Remember, as a page number is constantly updated, no matter how you rearrange, remove, or add pages, you will always see the correct page number.
Page numbers can be formatted and styled as text.
To do this you need to adjust the style of your page numbers in your master page.
You can use Arabic (1, 2, 3…), Roman (i, ii, iii…) or alphanumeric (a, b, c…) numerals for your numbers.
To do this go to the Pages panel, right-click the first page of the document, then select Numbering & Section Options.
Click OK when you have selected the numbering style of your choice.
The changes will be displayed on every page attached to the master page “A” after you make changes to the master page.
A numbering section allows you to reset the number for a particular range of pages within your document.
An example of when this might be used is where you want to numbers on the pages in each chapter to start from 1.
In the Pages panel, select the page where you want the new numbering style section to begin.
Choose Layout > Numbering & Section Options. The new window will open up.
Check Start Section. Select the dialog option which states Start Page Numbering and then type in the page 1. Select OK!
The little inverted triangle in Pages Panel will show you the start of a new section.
By default, numbering in InDesign starts from the first page.
In most cases, the first page is a cover, which means you don’t want to number it.
Let’s see how you deal with that.
Select the page where you would like your numbering to start. Right-click on it and select the options “Allow selected spread to shuffle” and “Allow document pages to shuffle”.
While still in Pages panel. Right-click the first page you want to number. Select Numbering & Section Options.
Select start numbering at 1. This will start a new numbering section and you should see that page numbers started on the page of your choice.
Now it’s time to delete numbering on the pages you want to leave blank.
Go to the Pages panel, grab the page that says None, hold it and drag it over the cover page or any other page you don’t want to show numbering on. When you get to your destination page, release the click.
If the Current Page Number looks grayed out when you go to edit it, it means that you either haven’t created a text frame or that you haven’t left-clicked inside the frame.
This is easily fixed.
Go to the Type Tool, create a Text Frame and Left Click inside the frame. Make sure that the cursor inside the frame is blinking, as showing in the screenshot below. Your problem is now fixed!

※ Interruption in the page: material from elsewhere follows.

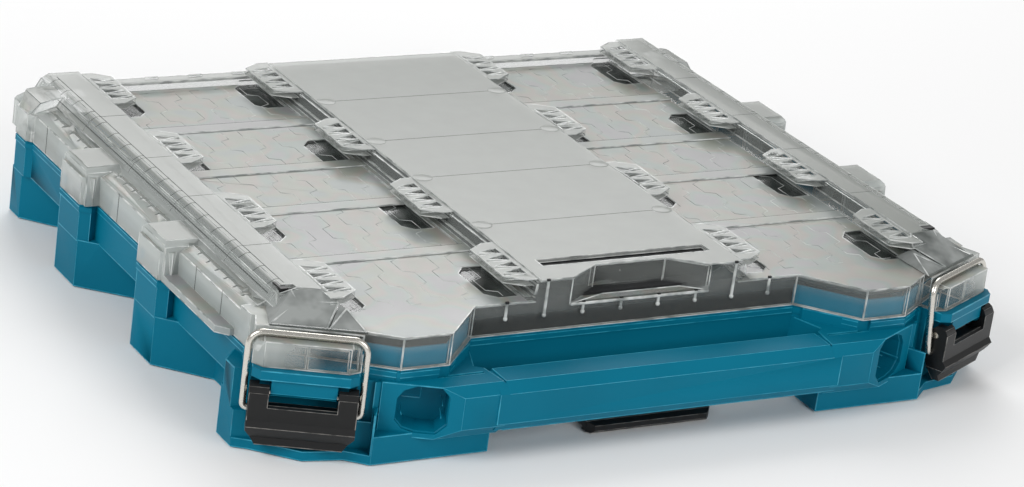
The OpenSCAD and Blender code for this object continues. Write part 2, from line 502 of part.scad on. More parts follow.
// compression springs: wire swept round as short straight lengths, closed ends
module coil(d, w, l, n) {
  m = 16; function at(i) = [d/2*cos(i*360/m), d/2*sin(i*360/m), w/2+(l-w)*i/(n*m)];
  seg = n*m;
  pts = [for (i = [0:seg]) let(c = at(i), r = unit2([c[0], c[1]])) for (a = [0:5]) [c[0]+r[0]*w/2*cos(a*60), c[1]+r[1]*w/2*cos(a*60), c[2]+w/2*sin(a*60)]];
  polyhedron(pts, concat([[for (a = [5:-1:0]) a]], [[for (a = [0:5]) seg*6+a]],
    [for (i = [0:seg-1], a = [0:5]) [i*6+a, i*6+(a+1)%6, (i+1)*6+(a+1)%6, (i+1)*6+a]]), 6);
}
module stack_tab_springs() color(steel) for (x = spring_x)
  translate([x, tab_y1-spring_in+0.1, tab_z+3]) rotate([-90, 0, 0]) coil(4.4, 0.8, yr+38-0.2-(tab_y1-spring_in)-0.1, 9);
module stack_tab_keeper() color(black) difference() {
  bx(-tab_w/2-15.8, tab_w/2+15.8, yr+3.2, yr+39.8, base_z, tab_z-0.35);
  for (x = [-1, 1]) translate([x*keep_x, yr+21, 0]) { cylinder(d = 3, h = 9); cylinder(d = 6.6, h = base_z+0.7); }
}
module stack_tab_screws() color(steel) for (x = [-1, 1]) translate([x*keep_x, yr+21, base_z]) { cylinder(d = 6.4, h = 0.7); cylinder(d = 3, h = 7); }

/* ---------------- inside ---------------- */
module blade_foam() color(foam) difference() {
  bx(-hw+foot_in+5, hw-foot_in-5, yr+6, yb-6, floor_z, rim_z-24);
  bx(-tab_w/2-23, tab_w/2+23, yr, yr+45, 0, floor_z+8);
  translate([0, post_y, 14]) cylinder(d = pocket_d, h = 60, $fn = 96);
  translate([0, post_y, 0]) cylinder(d = 40, h = 60);
  // finger cut-outs either side of the blades
  for (x = [-1, 1]) translate([x*(pocket_d/2), post_y, 10]) cylinder(d = 46, h = 60);
}
module lid_foam() color(foam) difference() {
  union() {
    bx(-rail_s+5, rail_s-5, yr+9, yb-14, deck_z-panel_t-14, deck_z-panel_t);
    bx(-rail_c+6, rail_c-6, yr+34, yb-14, deck_z-panel_t-14, rail_z-lid_wall-1);
    bx(-rail_c+6, rail_c-6, yr+9, yr+34, deck_z-panel_t-14, rail_z-18);
  }
  translate([0, post_y, 30]) cylinder(d = knob_d+20, h = deck_z-30-6);
}
module blade_post() color(black) difference() {
  translate([0, post_y, floor_z]) { cylinder(d = 39, h = 4); cylinder(d = post_d, h = 38); }
  translate([0, post_y, 5]) cylinder(d = 5, h = 17);
  translate([0, post_y, 26]) cylinder(d = 8.2, h = 30);
}
module blade_washer() color(steel) translate([0, post_y, 41.6]) difference() { cylinder(d = 44, h = 2); translate([0, 0, -1]) cylinder(d = 24+2*run_c, h = 5); }
module blade_knob() color(black) translate([0, post_y, 0]) {
  difference() {
    union() { translate([0, 0, 44.4]) cylinder(d = knob_d, h = 12); translate([0, 0, 40.4]) cylinder(d = 24, h = 5); translate([0, 0, 40.4]) cylinder(d = 26, h = 0.8); }
    for (i = [0:7]) rotate([0, 0, i*45]) translate([knob_d/2+3, 0, 40]) cylinder(r = 6, h = 30);
    translate([0, 0, 40]) cylinder(d = post_d+0.6, h = 4.3);
  }
  translate([0, 0, 26.5]) cylinder(d = 8, h = 18);
}
module blade_post_screw() color(steel) translate([0, post_y, 0]) { translate([0, 0, 1.2]) cylinder(d = 9, h = 1.8); translate([0, 0, 2]) cylinder(d = 5, h = 20); }
module foot_at() { for (x = [-1, 1], y = [yr+20, yb-24]) translate([x*180, y, 0]) children(); }
module feet() color(black) foot_at() cylinder(d = 18.4, h = 2.5);

base_tray();
lid_shell();
lid_gasket();
hinge_pins();
latch_lever(-1);  // latch_lever_left
latch_lever(1);  // latch_lever_right
latch_bail(-1);  // latch_bail_left
latch_bail(1);  // latch_bail_right
latch_pin(-1);  // latch_pin_left
latch_pin(1);  // latch_pin_right
stack_tab();
stack_tab_springs();
stack_tab_keeper();
stack_tab_screws();
blade_foam();
lid_foam();
blade_post();
blade_knob();
blade_washer();
blade_post_screw();
feet();
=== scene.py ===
import bmesh
import bpy
import math
from mathutils import Matrix, Vector


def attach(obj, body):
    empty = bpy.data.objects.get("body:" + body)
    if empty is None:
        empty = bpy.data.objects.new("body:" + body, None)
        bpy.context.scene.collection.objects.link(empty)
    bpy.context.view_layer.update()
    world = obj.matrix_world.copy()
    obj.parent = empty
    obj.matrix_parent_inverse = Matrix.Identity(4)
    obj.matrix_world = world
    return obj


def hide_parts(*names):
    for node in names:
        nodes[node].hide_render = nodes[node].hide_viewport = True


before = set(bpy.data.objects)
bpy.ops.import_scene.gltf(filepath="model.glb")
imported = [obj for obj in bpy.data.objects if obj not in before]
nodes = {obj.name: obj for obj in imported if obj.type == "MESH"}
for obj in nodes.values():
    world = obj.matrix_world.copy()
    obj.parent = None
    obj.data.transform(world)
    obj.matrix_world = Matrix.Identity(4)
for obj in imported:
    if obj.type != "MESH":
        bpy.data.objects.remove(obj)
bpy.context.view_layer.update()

# ---------------------------------------------------------------- tray
# The tray is one big injection moulding in teal polypropylene, with the carry
# handle, the latch corners and the hinge knuckles moulded in. The tool left a
# fine satin grain on it, and its edges are slightly rounded.


def colour(code):
    """An sRGB hex colour as the linear colour that a shader takes."""
    parts = [int(code[i:i + 2], 16) / 255 for i in (1, 3, 5)]
    return [p / 12.92 if p < 0.04045 else ((p + 0.055) / 1.055) ** 2.4 for p in parts] + [1]


def add(tree, kind, sockets={}, **settings):
    """Adds a shader node with its settings, values and links."""
    made = tree.nodes.new("ShaderNode" + kind)
    for name, value in settings.items():
        setattr(made, name, value)
    for name, value in sockets.items():
        if isinstance(value, bpy.types.NodeSocket):
            tree.links.new(value, made.inputs[name])
        else:
            made.inputs[name].default_value = value
    return made


def new_material(name):
    """A material with an empty tree and the sockets of its shader to fill."""
    material = bpy.data.materials.new(name)
    material.use_nodes = True
    return material, material.node_tree, material.node_tree.nodes["Principled BSDF"]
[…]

InDesign may become confused if you have duplicate page numbers (multiple sections).
This message could appear if you are trying to apply a new master page.
In this case, you need to rename one of the pages with the same number again. It doesn’t matter it can be either of the two pages.

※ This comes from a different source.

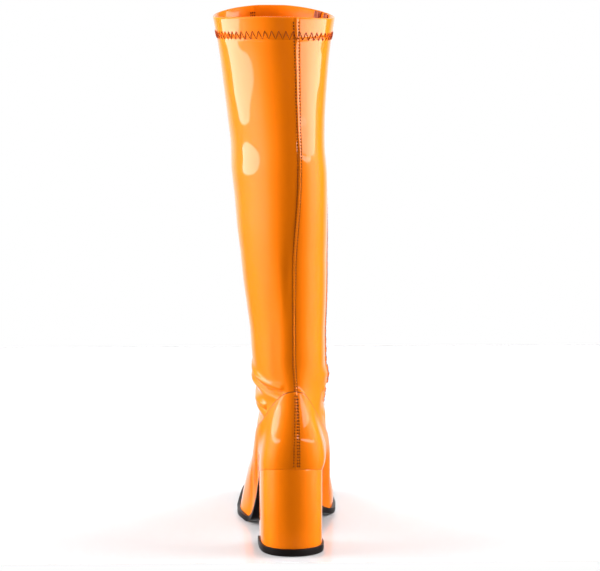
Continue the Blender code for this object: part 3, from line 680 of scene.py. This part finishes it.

Go to Pages panel, select Numbering and Sections.
Add a prefix of A (or any other symbol and number) to allow InDesign to distinguish between pages 1 and A1.
After you’ve done that, InDesign will let you change the master page of A1.
Creating a new section on the left side of a double-page spread will result in the left page disappearing.
This happens because InDesign always places the first page (number one) on the right.
InDesign will, therefore, move the first page to the right if you try to number a page on the left as the first page.
Look at the arrow pointing out to an empty space. You’ll see that the left page is missing.
This is because we started the new section on the left side of the spread.
If you look at the second screenshot, you’ll see two arrows pointing to two different sections.
The first section was meant to start on the left side of the spread, and as you can see, InDesign moved it to the right side. As the second section was designed to begin on the right, InDesign didn’t move any pages here.
If your page is gone, follow the steps, to add the missing pages back.
Right-click in the Pages panel, and a pop-up window will appear. Go to Insert Pages.
A new window opened up. The number, you see, represents the number of pages you want to insert. You need to insert only 1 (one) After page.